Where the rubber meets the roads
Both transportation measures are flawed. The sales and use tax increase in #153 is regressive and most significantly impacts Coloradans that earn less. A gas tax or graduated income tax increase would have been less regressive.
The state’s budget will be significantly impacted by the funding mandate of #167 since no new revenue source is mandated. In other words, the transportation funding required by the measure will require diverting funds from programs currently receiving money.

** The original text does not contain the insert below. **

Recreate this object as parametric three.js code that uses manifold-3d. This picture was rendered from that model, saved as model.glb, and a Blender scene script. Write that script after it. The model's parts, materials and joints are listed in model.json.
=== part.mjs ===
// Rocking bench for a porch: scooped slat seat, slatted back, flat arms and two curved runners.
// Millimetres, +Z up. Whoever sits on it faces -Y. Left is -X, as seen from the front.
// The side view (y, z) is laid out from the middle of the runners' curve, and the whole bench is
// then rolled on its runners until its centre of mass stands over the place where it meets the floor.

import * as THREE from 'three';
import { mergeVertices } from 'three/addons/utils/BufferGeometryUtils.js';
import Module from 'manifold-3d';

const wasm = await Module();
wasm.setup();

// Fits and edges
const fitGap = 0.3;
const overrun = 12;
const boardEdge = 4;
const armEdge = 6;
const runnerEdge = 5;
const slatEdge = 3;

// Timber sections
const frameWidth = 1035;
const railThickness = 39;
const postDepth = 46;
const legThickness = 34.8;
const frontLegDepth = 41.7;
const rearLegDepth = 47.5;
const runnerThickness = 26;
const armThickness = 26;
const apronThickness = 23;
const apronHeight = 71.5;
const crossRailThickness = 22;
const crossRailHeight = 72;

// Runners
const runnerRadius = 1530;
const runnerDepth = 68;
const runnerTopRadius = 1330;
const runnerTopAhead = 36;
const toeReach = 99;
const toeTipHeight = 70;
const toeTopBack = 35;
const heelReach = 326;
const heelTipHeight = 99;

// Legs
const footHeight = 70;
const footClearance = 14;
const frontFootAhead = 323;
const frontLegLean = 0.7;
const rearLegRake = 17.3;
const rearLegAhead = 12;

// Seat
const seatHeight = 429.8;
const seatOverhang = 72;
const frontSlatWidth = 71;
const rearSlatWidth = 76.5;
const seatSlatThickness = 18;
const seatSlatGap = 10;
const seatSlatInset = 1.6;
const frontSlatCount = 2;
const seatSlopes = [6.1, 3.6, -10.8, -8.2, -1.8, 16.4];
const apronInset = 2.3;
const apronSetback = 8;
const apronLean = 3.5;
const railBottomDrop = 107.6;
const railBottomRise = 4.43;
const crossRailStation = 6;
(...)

Significant budget cuts in other areas will be required to place road construction – remember transit is not included – as a priority over all other funding.

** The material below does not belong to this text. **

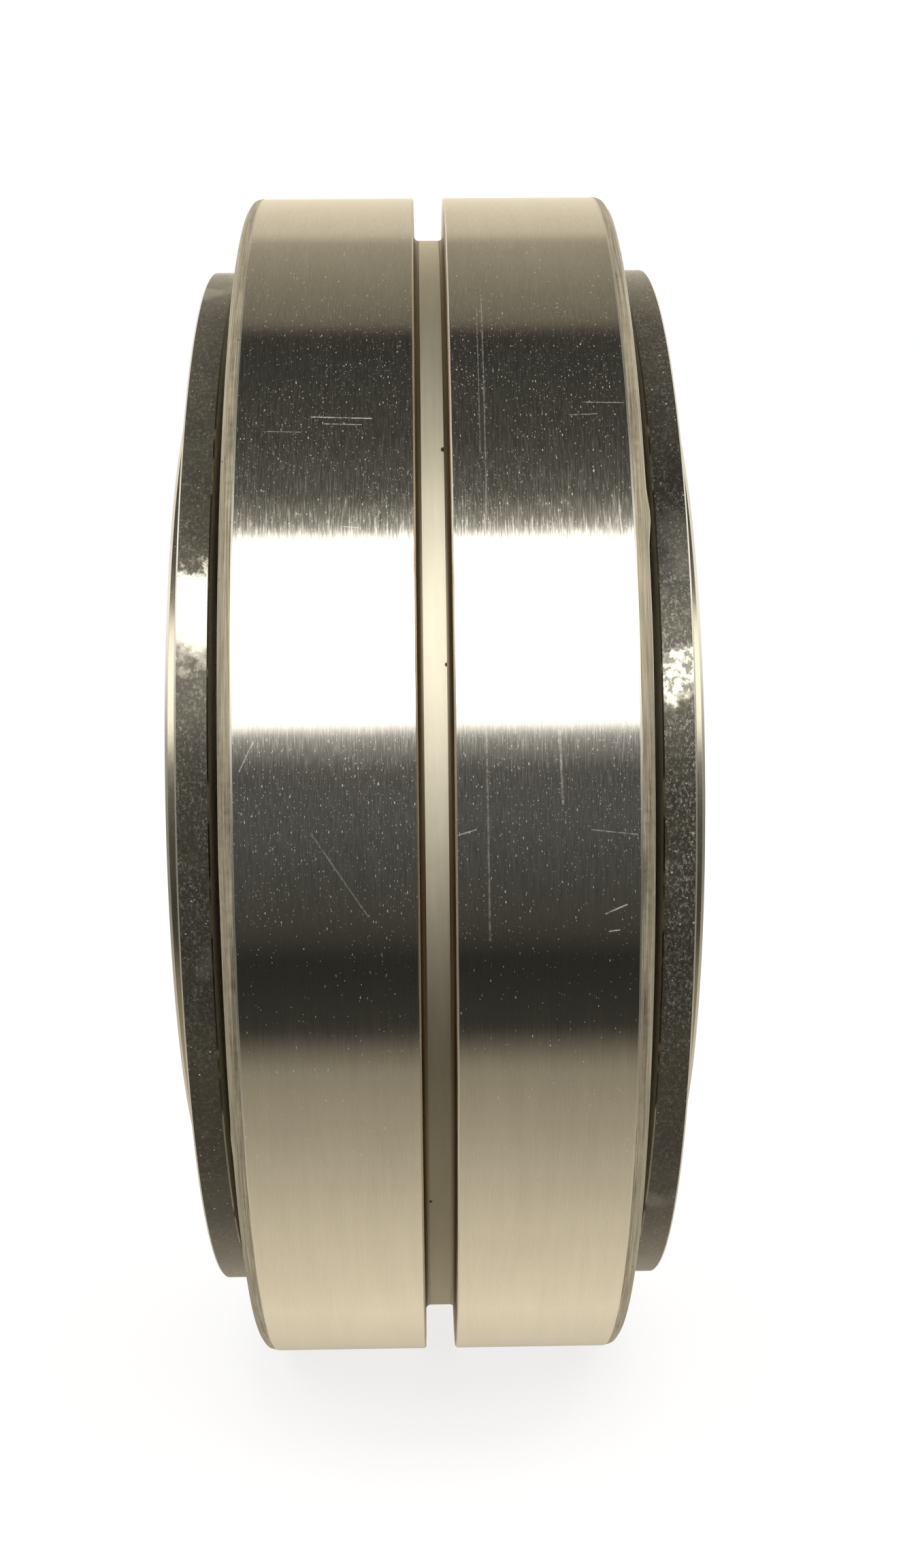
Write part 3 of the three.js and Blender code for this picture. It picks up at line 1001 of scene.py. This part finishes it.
# What the metal reflects square to the axis: angle round it, level of light, tint.
WARM, MILD, PLAIN = (1.0, 0.89, 0.69), (1.0, 0.97, 0.84), (1.0, 0.98, 0.94)
STUDIO = [
    # the floor
    (-180, 0.34, WARM), (-150, 0.65, WARM), (-125, 0.85, WARM), (-95, 0.65, WARM),
    (-70, 0.40, WARM), (-56, 0.28, WARM),
    # a dark card
    (-48, 0.04, MILD), (-34, 0.025, MILD),
    # the floor's far edge, in shade
    (-28, 0.055, MILD), (-8, 0.09, PLAIN), (1, 0.09, PLAIN),
    # the long softbox in front
    (7.4, 0.34, PLAIN), (9.7, 2.3, PLAIN), (42.9, 2.3, PLAIN), (45, 0.32, MILD),
    # a dark card
    (52, 0.10, MILD), (64, 0.055, MILD), (89.5, 0.033, MILD),
    # the ceiling
    (92.5, 0.16, WARM), (121, 0.36, WARM), (126, 0.62, WARM), (158, 0.95, WARM),
    # the strip light behind
    (160, 1.9, PLAIN), (173, 1.9, PLAIN), (176, 0.40, WARM), (180, 0.34, WARM),
]
# Away to either side the same lights carry on, plainer and softer: angle, colour.
ROOM = [
    (-180, (0.34, 0.32, 0.27)), (-150, (0.62, 0.58, 0.48)), (-95, (0.60, 0.55, 0.45)),
    (-62, (0.34, 0.31, 0.25)), (-48, (0.09, 0.083, 0.07)), (-8, (0.09, 0.083, 0.074)),
    (5, (0.30, 0.29, 0.26)), (13, (1.45, 1.4, 1.3)), (44, (1.45, 1.4, 1.3)),
    (52, (0.30, 0.285, 0.24)), (82, (0.12, 0.112, 0.092)), (95, (0.40, 0.37, 0.30)),
    (128, (0.62, 0.58, 0.49)), (158, (1.2, 1.15, 1.05)), (172, (1.1, 1.05, 0.95)),
    (180, (0.34, 0.32, 0.27)),
]
# Straight out along the axis, a softbox above and a dim room below: upward part, colour.
ENDS = [
    (-1, (0.16, 0.15, 0.125)), (-0.45, (0.24, 0.224, 0.185)), (-0.12, (0.17, 0.16, 0.138)),
    (0.10, (0.20, 0.192, 0.172)), (0.22, (0.95, 0.92, 0.84)), (0.55, (2.0, 1.93, 1.78)),
    (0.75, (0.8, 0.76, 0.67)), (1, (0.3, 0.28, 0.24)),
]


def build_world():
    """Metal reflects the studio, the camera sees white, and all else is lit evenly."""
    world = bpy.data.worlds.new("studio")
    scene.world = world
    world.use_nodes = True
    g = Graph(world.node_tree, "ShaderNodeOutputWorld")
    x, y, z = g.split(g.node("ShaderNodeTexCoord").outputs["Generated"])
    angle = g.math("ARCTAN2", z, y * -1.0) * DEGREES

    def round_axis(stops):
        return g.colour_ramp(g.math("MULTIPLY_ADD", angle, 1 / 360, 0.5), stops)

    bands = round_axis([(at, tuple(level * c for c in tint)) for at, level, tint in STUDIO])
    ends = g.colour_ramp(g.math("MULTIPLY_ADD", z, 0.5, 0.5), ENDS, low=-1, high=1)
    sideways = g.math("ABSOLUTE", x)
    lights = g.mix(g.fade(sideways, between=(0.16, 0.42)), bands, round_axis(ROOM))
    lights = g.mix(g.fade(sideways, between=(0.78, 0.95)), lights, ends)

    ray = g.node("ShaderNodeLightPath").outputs
    reflected_studio = g.node("ShaderNodeBackground", {0: lights}).outputs[0]
    even = g.node("ShaderNodeBackground", {0: (1.0, 0.99, 0.97, 1), 1: 1.35}).outputs[0]
    white = g.node("ShaderNodeBackground", {0: (1, 1, 1, 1), 1: 1.0}).outputs[0]
    unseen = g.mix_shader(ray["Is Glossy Ray"], even, reflected_studio)
    g.put(g.output.inputs[0], g.mix_shader(ray["Is Camera Ray"], unseen, white))


def build_floor():
    """A plain pale floor that partly glows, just under the bearing."""
    half_size, gap = 6.0, 0.2 * MM
    material, g = new_material("pale_floor")
    diffuse = g.node("ShaderNodeBsdfDiffuse", {"Color": (0.97, 0.965, 0.95, 1)})
    glow = g.node("ShaderNodeEmission", {"Color": (1.0, 0.998, 0.99, 1)})
    glow_share = 0.80
    g.put(g.output.inputs[0], g.mix_shader(glow_share, diffuse.outputs[0], glow.outputs[0]))
    bm = bmesh.new()
    bmesh.ops.create_grid(bm, x_segments=4, y_segments=4, size=half_size,
                          matrix=Matrix.Translation((0, 0, cad_lo.z - gap)))
    floor = make_object("floor", bm, [material])
    floor.visible_glossy = False


def build_lamp():
    lamp = bpy.data.lights.new("overhead_softbox", "AREA")
    lamp.shape = "RECTANGLE"
    lamp.size, lamp.size_y = 1.4, 1.0
    lamp.energy = 9.0
    lamp.color = (1.0, 0.98, 0.94)
    ob = bpy.data.objects.new("overhead_softbox", lamp)
    ob.location = (0.15, -0.35, 1.3)
    ob.rotation_euler = (math.radians(-12), math.radians(6), 0)
    ob.visible_glossy = False
    scene.collection.objects.link(ob)


def build_camera():
    """In front of the bearing, level with its axis."""
    camera = bpy.data.cameras.new("camera")
    camera.sensor_width = 36.0
    camera.lens = 47.328125
    ob = bpy.data.objects.new("camera", camera)
    # columns: the camera's right, its up, and the way behind it
    matrix = Matrix([
        [0.999799, 0.011359, -0.016499],
        [-0.01654, 0.003513, -0.999857],
        [-0.0113, 0.999929, 0.0037],
    ]).to_4x4()
    in_outside_radii = Vector((-0.01431758, -3.72035673, -0.00593846))
    matrix.translation = in_outside_radii * (OUTSIDE_RADIUS * MM)
    ob.matrix_world = matrix
    scene.collection.objects.link(ob)
    scene.camera = ob


build_world()
build_floor()
build_lamp()
build_camera()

Will Penfield Tate run for mayor?
Finally – and this is what my editor calls ‘burying the lead.” Many have asked about my future plans.
Over the past several weeks I’ve received calls and emails from a cross section of Denver citizens – all asking me to consider a race for Mayor of Denver next year.
Some of those who have reached out are friends, however many are people I do not know well. They have shared their concerns about the condition of our city and our future. I have spent a career working on making Denver a better home and place for all of us to live, work, and to raise a family.
Because I am listening and asking questions doesn’t mean I am running for an office. It does mean I am interested in the future of this city and the people who call Denver home.
Stay tuned. It’s time for all of us to get ready for school.
Penfield W. Tate III is an attorney with Kutak Rock and serves on a number of nonprofit boards. He represented Park Hill in the Colorado House of Representatives from 1997 to 2000, and in the State Senate from 2001 to February 2003, when he resigned from the Senate to run for Mayor of Denver. Penfield’s adult daughter was born and raised in Park Hill, and he and his wife Paulette remain in the neighborhood.